--- START OF MATERIAL ---

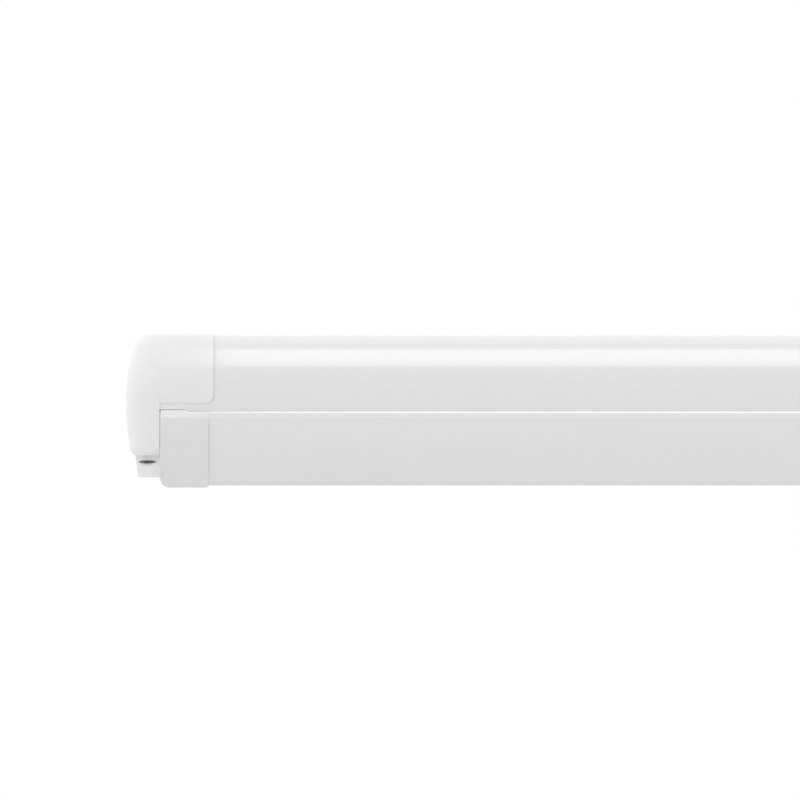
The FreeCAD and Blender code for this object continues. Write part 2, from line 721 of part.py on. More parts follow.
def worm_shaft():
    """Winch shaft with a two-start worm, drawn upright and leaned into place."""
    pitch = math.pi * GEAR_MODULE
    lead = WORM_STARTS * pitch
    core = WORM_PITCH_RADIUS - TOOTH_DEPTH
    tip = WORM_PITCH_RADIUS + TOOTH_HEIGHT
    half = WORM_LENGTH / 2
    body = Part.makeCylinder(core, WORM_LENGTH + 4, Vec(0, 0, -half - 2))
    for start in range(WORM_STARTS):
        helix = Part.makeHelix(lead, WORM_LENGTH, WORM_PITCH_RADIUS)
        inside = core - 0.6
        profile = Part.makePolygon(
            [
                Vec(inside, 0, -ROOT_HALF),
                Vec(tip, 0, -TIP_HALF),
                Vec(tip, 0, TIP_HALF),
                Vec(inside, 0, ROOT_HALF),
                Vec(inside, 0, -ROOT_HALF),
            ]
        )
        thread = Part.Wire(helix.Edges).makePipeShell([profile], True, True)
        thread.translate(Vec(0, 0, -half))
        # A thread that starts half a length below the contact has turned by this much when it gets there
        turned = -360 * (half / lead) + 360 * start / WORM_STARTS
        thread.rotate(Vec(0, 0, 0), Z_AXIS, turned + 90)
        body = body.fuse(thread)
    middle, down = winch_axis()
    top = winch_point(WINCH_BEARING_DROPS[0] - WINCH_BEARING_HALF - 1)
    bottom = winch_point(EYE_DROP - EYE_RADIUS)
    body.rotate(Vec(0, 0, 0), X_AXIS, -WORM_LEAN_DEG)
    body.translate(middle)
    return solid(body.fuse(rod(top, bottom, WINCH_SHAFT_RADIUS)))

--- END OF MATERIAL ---

## SHORT PROBLEM
Scan the listing above. Gather each line that contains the word "this".

## EXPECTED OUTPUT
The FreeCAD and Blender code for this object continues. Write part 2, from line 721 of part.py on. More parts follow.
        # A thread that starts half a length below the contact has turned by this much when it gets there